Serigne Mansour Sy Cissé
(Source : Le Soleil, 20 juillet 2010)
Partenariat Artp-Global voice
L’Artp a créé sous ce rapport un cadre de concertation pour avoir un œil vigilant sur tous les appels comme Global voice est crédité de l’avoir réussi au Congo, en Guinée et au Ghana. Par exemple, en Guinée, depuis septembre 2009, 25.000 lignes frauduleuses ont été détectées, tandis qu’au Ghana, ce sont 7000 numéros frauduleux qui ont été mis au jour, selon la documentation. Enfin, selon le régulateur, cette opération sera indolore pour le consommateur sénégalais, vu que ce n’est pas lui qui paye la communication et qu’il n’aura à supporter aucune taxe. Les milliards prélevés devraient servir à financer la construction de routes, d’écoles et de postes de santé, à électrifier des villages, à forer des puits, etc. Bref, à améliorer le niveau de vie de nos compatriotes, tout en permettant de contrôler la qualité de service sur les liaisons internationales.
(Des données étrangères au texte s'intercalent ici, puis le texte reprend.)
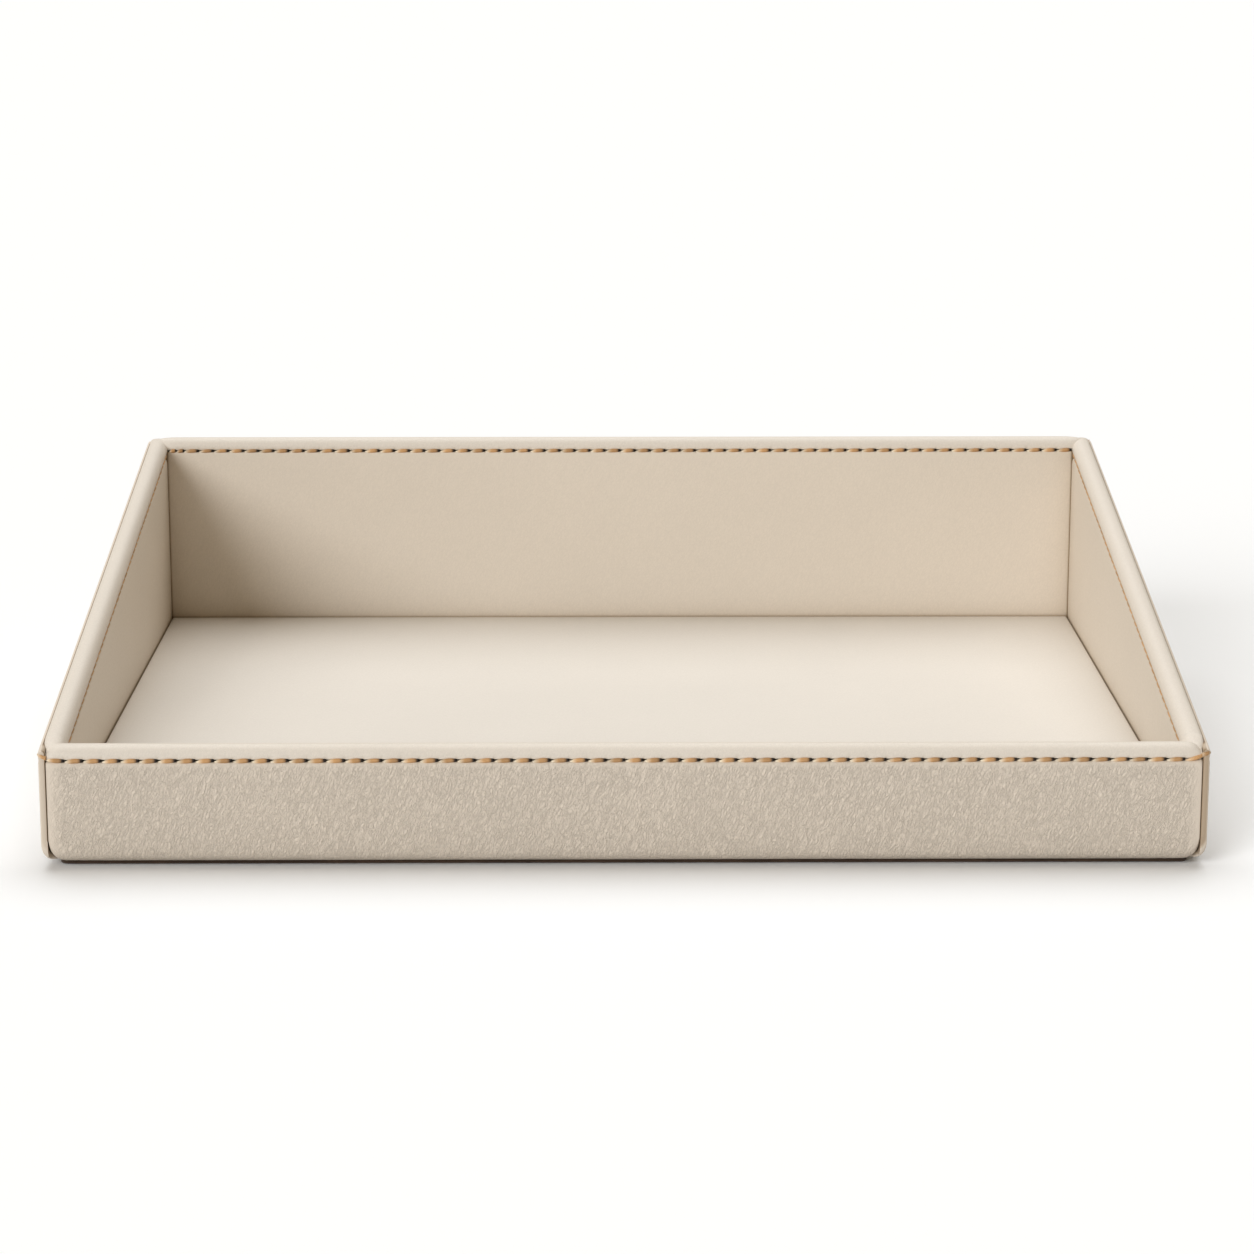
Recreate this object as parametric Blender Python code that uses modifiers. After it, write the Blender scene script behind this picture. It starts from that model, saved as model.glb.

Dans tous les milieux, sans remettre en cause le principe, l’opportunité et la nécessité de ces contrôles ont fait valoir cependant que c’est une rente de situation qui est ainsi créée pour Global voice. Et que, tout compte fait, l’Etat a plus à gagner en achetant les équipements nécessaires et en procédant lui-même à ses propres contrôles. Ce qui lui reviendrait beaucoup moins cher que de rémunérer un opérateur dont, finalement, il pourrait bien se passer.